Прежде чем пытаться понять, кто такие вьетнамцы, а возможно, и любой другой народ на земле, американцам надо сначала понять самих себя, более-менее объективно. Для меня мой намский опыт во многом заключался в этом — увидеть, что такое Америка, испытывая то любовь, то ненависть, начать испытывать очень негативные эмоции по отношению к Америке, ощутить чувство стыда за то, что американцы там творили.
Наше пребывание там включало в себя попытку осуществить то, что называется «построение государства». Мы всерьёз пытались разобраться в них, исходя из наших понятий, вовсе не пытаясь для начала уяснить их понятия. У них всегда было классовое общество — там очень строго определяется, что такое вышестоящий класс, что такое нижестоящий. Вопрос в том, какое место отводится иностранцам.
В деревнях на первый взгляд равенства было побольше, но мне кажется, что эгалитаризма и там не было. Там другие представления о правах человека. Они не произрастают из учений Локка или Руссо. Это чисто европейская концепция. И, если пойти ещё дальше, экспортировать её в Соединённые Штаты и посмотреть, что мы с нею сделали, и как мы внедрили её в наше общество — я имею в виду, что в нашем обществе есть определённое представление о том, что есть вещи, к которым следует относиться с эгалитарных позиций, а есть и другие, к которым не следует. В последние двадцать лет, собственно, вокруг этого велась серьёзная борьба — например, когда чёрные пытались изменить представления, бытующие в обществе, или другие меньшинства. Но в очень узко определённых рамках.

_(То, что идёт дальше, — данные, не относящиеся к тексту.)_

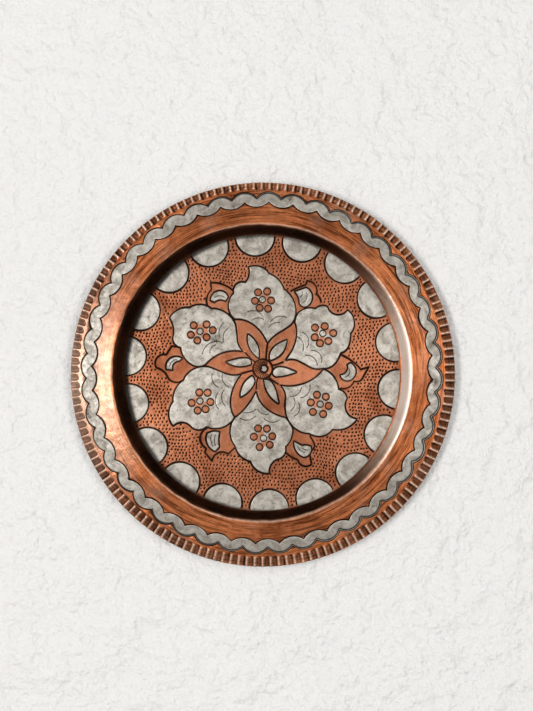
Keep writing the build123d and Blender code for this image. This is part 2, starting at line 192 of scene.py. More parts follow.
def normals(loop):
    """Unit vectors to the right of travel: away from the metal."""
    d = np.roll(loop, -1, 0) - np.roll(loop, 1, 0)
    d /= np.maximum(np.hypot(*d.T), 1e-9)[:, None]
    return np.stack([d[:, 1], -d[:, 0]], 1)


def inside(points, loops):
    """Even-odd test of points against closed loops."""
    hit = np.zeros(len(points), bool)
    for loop in loops:
        lo, hi = loop.min(0), loop.max(0)
        near = np.where(np.all((points >= lo) & (points <= hi), 1))[0]
        if not len(near):
            continue
        a, b = loop, np.roll(loop, -1, 0)
        for part in np.array_split(near, max(1, len(near) * len(a) // 4000000 + 1)):
            x, y = points[part, 0][:, None], points[part, 1][:, None]
            cross = (a[:, 1] > y) != (b[:, 1] > y)
            with np.errstate(divide="ignore", invalid="ignore"):
                at = a[:, 0] + (y - a[:, 1]) * (b[:, 0] - a[:, 0]) / (b[:, 1] - a[:, 1])
            hit[part] ^= (np.sum(cross & (x < at), 1) % 2).astype(bool)
    return hit


class Near:
    """Distance to a set of closely spaced points."""
    def __init__(self, points):
        self.tree = KDTree(len(points))
        for i, (x, y) in enumerate(points):
            self.tree.insert((x, y, 0), i)
        self.tree.balance()

    def __call__(self, points):
        return np.array([self.tree.find((x, y, 0))[2] for x, y in points])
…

Иногда, когда я работал с вьетнамцами, у меня совсем опускались руки — мне кажется, это происходило потому, что их цивилизация настолько старше нашей, хотя мы обычно и называли их нецивилизованными. Мне нелегко объяснить словами, в чём именно они были более цивилизованы, чем мы, но это так. Я нутром это чувствую. Их система норм, по которым жило их общество, была намного более требовательной. Их нормы поведения в обществе представляли собой самые настоящие правила — не то чтобы они их никогда не нарушали — но существовала определённая система норм, которые были довольно строгими, и которые вьетнамцы воспринимали крайне серьёзно.
Для южных вьетнамцев мы были просто сверхчеловеки. Помню, как однажды увидел американку, которая только что сошла с автобуса. Я тогда стоял там с парой-тройкой вьетнамок. Они оборвали разговор и всё глядели на неё, пока она проходила мимо. Я спросил: «Как она вам?», а они ответили: «Ах, какая красавица». А там была просто девка какая-то, но зато блондинка. Я повернулся к ним и сказал: «Слушайте, каждая из вас намного красивее. Посмотрите, какие вы: тонкие черты лица, длинные чёрные волосы». Само собой, они и слушать не хотели. Ну, как мы сами покупаемся на американский миф о голубоглазых блондинках. Они по всему Сайгону видели такие плакаты.
В то время Сайгон был охвачен тем, что социологи называют «растущие ожидания». При отсутствии какой-либо технологической базы у них самих на них вдруг обрушился целый поток сверкающей американской аппаратуры, музыкальных устройств, фотоаппаратов и всех прочих ярких штучек, продуктов американских технологий. И они захотели их иметь. Чрезвычайно. На всех уровнях общества. Просто не могли без этого. Случалось, ко мне подходили люди, которым хотелось иметь какую-то вещь, а они при этом даже не представляли, что это такое.
Один мужик узнал, что я еду в Гонконг, и попросил купить ему киноскоп. Он не знал, что это был именно киноскоп. Он думал, что это будет кинопроектор. К тому же, у него и фильмов для просмотра не было. Но это было не главное. Он просто хотел, чтоб эта вещь у него была. Он готов был пойти на что угодно, лишь бы её заполучить. С другой стороны, подобные вещи высоко ценились на чёрном рынке. Поэтому, если бы он решил, что ему эта вещь не нужна, он всегда мог передумать и продать её дороже.
НЕДОСТАЮЩИЕ ИНГРЕДИЕНТЫ
Те из нас, кто познал вьетнамский характер, понимают, что этот народ весьма и весьма, отчаянно независим. Да и не очень-то мы им нравились, этим южным вьетнамцам.
Признание уважения к человеку проявлялось там по-разному. Однажды один весьма высокопоставленный деятель из южновьетнамской администрации, у которого был южновьетнамский друг из литераторских кругов, очень меня порадовал. Я познакомился с этим его другом, и тот представил меня свой дочери. Я как-то и не обратил на то особого внимания. Некоторое время спустя один южновьетнамский чиновник, с которым я работал, сказал мне: «А знаешь, ты ведь первый американец, с которым эта девушка познакомилась и побеседовала. На улицах-то их полным-полно, но отец ни за что не разрешает ей разговаривать с американцами, потому что вы варвары».